Sayfalar

18 Ocak 2016 Pazartesi

izmsiz erdemli bilge, meşelik, hatıramız

Söz söyleme hakkımız nereden kaynaklanıyor acaba? 
Erdemli bilge mi olmak gerekiyor? Şu yazının çıktığı platform bile bir çok açıdan kendi yüzümüze tükürmek gibi. Birilerinin kankası mı olmalısınız. Kankalık yurdu dört bir yan, gerçek buradan çıkar, şimdi, sıcak ve tazecik. 
geldiği yer: hatırlanmıyor.
Gençliğin çirkin bir yanı var. Kiminin o devirden hiç çıkmayacağını düşünmesi... Belki böyle konuşmasıdır.

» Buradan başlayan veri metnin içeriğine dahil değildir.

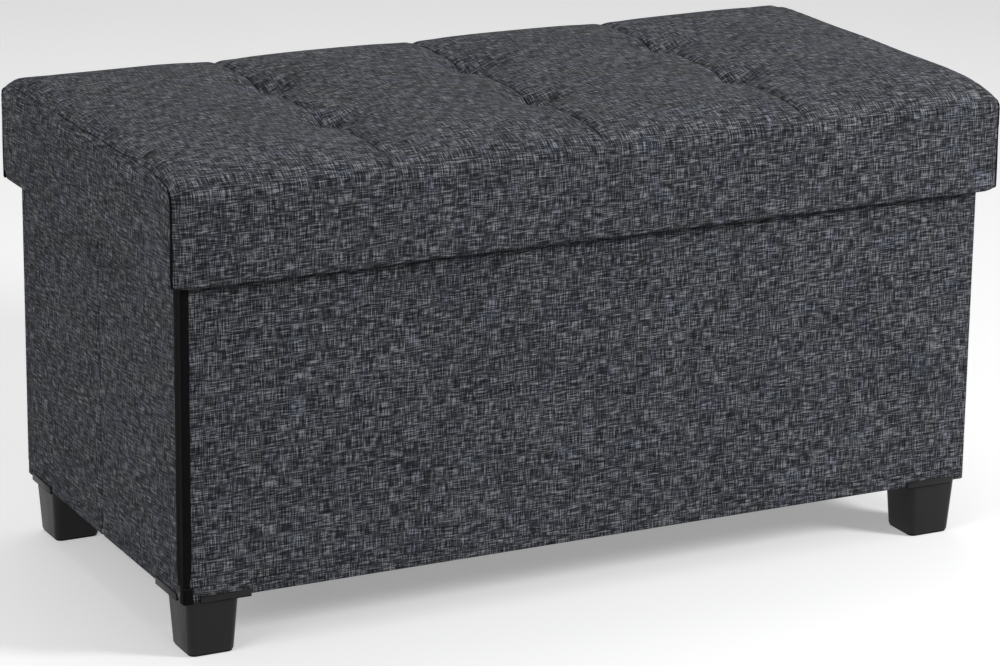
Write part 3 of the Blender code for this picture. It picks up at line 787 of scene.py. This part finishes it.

O devir için konuşan biri o devir bitmeden ölmeli. Ölüm kötü ve istemiyoruz. Kaybolmalı. Şimdi gençlik, yarın orta yaş, ilerde bunamışlar adına konuşacaklar biliryorsunuz değil mi? Hepsi olacak hepsi için konuşacak, alakasız olacak bütün bunlar.  
Öte dünya için yaşayıp bizden daha çok para-pul düşkünü adamlar-kadınlar faydayı hesaplar, ingiliz culture boşuna beğenilip örnek verilmiyor iki de bir. Suçlandığı kadar kendi içinde anlamlı. Muhteviyat aslında sonraki hayata bırakılmış bir şey. Kimse cennete ibadethaneler dolu demiyor. O zaman bazı şeyler daha derin olmalı. 
Milliyetçilerin bir şey hesaplayacak bir zekası yok. Merkez sağ ise varla yok arası apaçık bir renk gibi. Her şeyin zemini ama yok da diyebilirsiniz. light zamanlarda herkes apaçık bu renge bürünüyor. hard zamanlarda renk koyulaşıyor, 
Adına konuşacağımız solumsuluk ise bir tuhaf. Bir çoğunu sopayla dövmenize yardım edebilirim. En azından erik yada meşe sopası bulmalısınız. Bu da herkesin birbirine gününü göstermek için muhtelif araçla geleceğini gösteriyor.  Şunu düşünelim nerede ilkesel nerede eleştirel nerede yavşak bir tip oluruz? Hepsi biraz karışık diyebiliriz. Bu oranın şöyle olduğunu düşünüyorum. İkisi inanmış, 27'si ne olduğunun farkında değil, 43'ü hemen kaçmaya hazır, gerisi ise kısa süreli uğramış. Halimiz budur. Kimseyi bununla değerlendirmeyiz. Kaymağı severiz, ben severim, ama hiç bir süt tamamıyle kaymaktan oluşmaz. Sütün safi kaymak olduğu tek zaman doğum sonrasıdır. Oysa ölen bir kültür içindeyiz. Bu medeniyet çöküyor. 
Cebimizdeki peçeteler insan parçaları dolu, bir söz, borç, dahası hatıra hepsi. Biz bundan kurtulamayacağız. Bir başkası bütün evin battaniyelerine bir ceset sarmış oturuyor. Eve her misafir geldiğinde onları bir bir açıyor. Bir bir... Belki görüyorsunuz, belki o cesetle uyuyorsunuz. O ev sahibi de kurtulamayacak. 
Yaktığımız birkaç ateş başında toplanmışız. Toplananlarla o yapay aldatıcı saçmalatıcı bizi kör eden elimizi ayağımızı bağlayan o aydınlığa bakıyoruz. Alaca bir karanlık yaklaşan gölgeleri görüyoruz. Ya alacakaranlığa alışacak gözlerimiz ya her yeri yakacağız. 
Havalar soğuk sanırım gripsiniz, bende peçete var. Alınız. Geri vermeyi unutmayınız. Belki sizin için saklarım. Gerekirse parçalanmış cebimden çıkarırsınız. Üşürseniz ilerdeki ateşten battaniye isteyiniz.